Ukrainian politician

Mykhailo Borysovych Radutskyi (Михайло Борисович Радуцький; born 5 December 1968, Kyiv) is a Ukrainian entrepreneur, social activist, People's Deputy of Ukraine of the IVth convocation.

==Education==

Studied at P.I. Gavros Kyiv Medical College, where qualified as an Emergency Medical Technician and at The National University of Ukraine on Physical Education and Sport on speciality "Olympic and professional sport", where he received a master's degree in Olympic and professional sport. In 1987 worked as an EMT on Kyiv ambulance station.

==Business career==

In 1989–1993 held the position of deputy director of ‘Kyivconcert’.
In 1993 started medical business. In 1994–2004 – commercial director, deputy director of LLC ‘Borys’, from 2004 – till 2019 of LLC ‘Borys’.

==Political activity==

From 2014 – advisor to the head of Kyiv City State Administration Vitali Klitschko.

In the past – member of the Higher Medical Council of the Ministry of Healthcare of Ukraine. Candidate for people's deputies from the political party ‘Servant of the People’ in 2019 parliamentary elections, No. 18 on the list. Non-party.

On 30 July 2019 president Volodymyr Zelensky appointed Radutskyi his advisor (out of state).

- In 2019 was elected a People's Deputy of Ukraine of the IXth convocation in the 2019 Ukrainian parliamentary election as number 18 of the party list of the Servant of the People party. (Although he was not a member of any party.)

- Faction: Member of the Servant of the People parliamentary faction.

- On July 30, 2019, President Volodymyr Zelensky appointed Radutsky as his advisor (non-staff position).

- On August 29, 2019, he was elected as the chairman of the committee on national health, medical assistance, and medical insurance in the Verkhovna Rada of Ukraine, IX convocation [8]. In 2023, the CHESNO Movement recognized the work of the committee, led by Radutsky. as the most transparent.

- From 2019 to 2022, he voted in favor of legislative initiatives aimed at parliamentary reform.

- In 2020 he was appointed the Head of the temporary working group on healthcare system reform, by presidential decree.

- In 2021, as a Member of Parliament, he voted for legislative initiatives recognizing the importance of the events of the Revolution of Dignity in 2013-2014, ensuring social protection for affected participants, and assessing the actions of law enforcement agencies and state authorities.

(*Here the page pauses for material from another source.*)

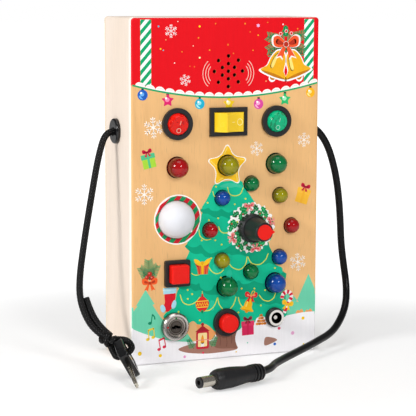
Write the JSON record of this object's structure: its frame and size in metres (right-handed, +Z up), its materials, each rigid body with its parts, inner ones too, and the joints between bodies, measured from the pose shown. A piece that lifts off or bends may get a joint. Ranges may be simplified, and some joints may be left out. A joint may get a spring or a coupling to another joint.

- In 2023, Radutsky supported and advocated for government bill 7457 on the legalization of medical cannabis, along with the civil sector, including "Patients of Ukraine". In Ukraine, 60 plants are ready to produce medicines based on cannabis.

- On January 16, 2023, together with partners from France and Poland, Radutsky presented a mobile medical ambulance planned to be delivered to Ukraine.

- On October 19, 2023, he voted in favor of government bill 8371 in the first reading, allowing the prohibition of activities of religious organizations associated with the state-aggressor.

- On October 25, 2023, American and Ukrainian healthcare institutions signed two memorandums of cooperation, with Radutsky being one of the initiators of the signing.

- Post: Chairperson of the Verkhovna Rada (Ukraine's national parliament) Committee on Public Health, Medical Assistance and Medical Insurance.
Member of the Ukrainian part of interparliamentary assembly of the parliament of Georgia, parliament of the Republic of Moldova and the Verkhovna Rada of Ukraine. Deputy member of the Ukrainian part of the Parliamentary Committee of the Ukrainian part of the Parliamentary Association Committee. Head of a group for inter-parliamentary relations with the Kingdom of Thailand. Head of a group for inter-parliamentary relations with the Republic of Moldova.
Member of a group for inter-parliamentary relations with the Italian Republic. Member of a group for inter-parliamentary relations with the Republic of Kazakhstan. Member of a group for inter-parliamentary relations with Armenia. Member of a group for inter-parliamentary relations with the French Republic. Member of a group for inter-parliamentary relations with the Republic of Croatia.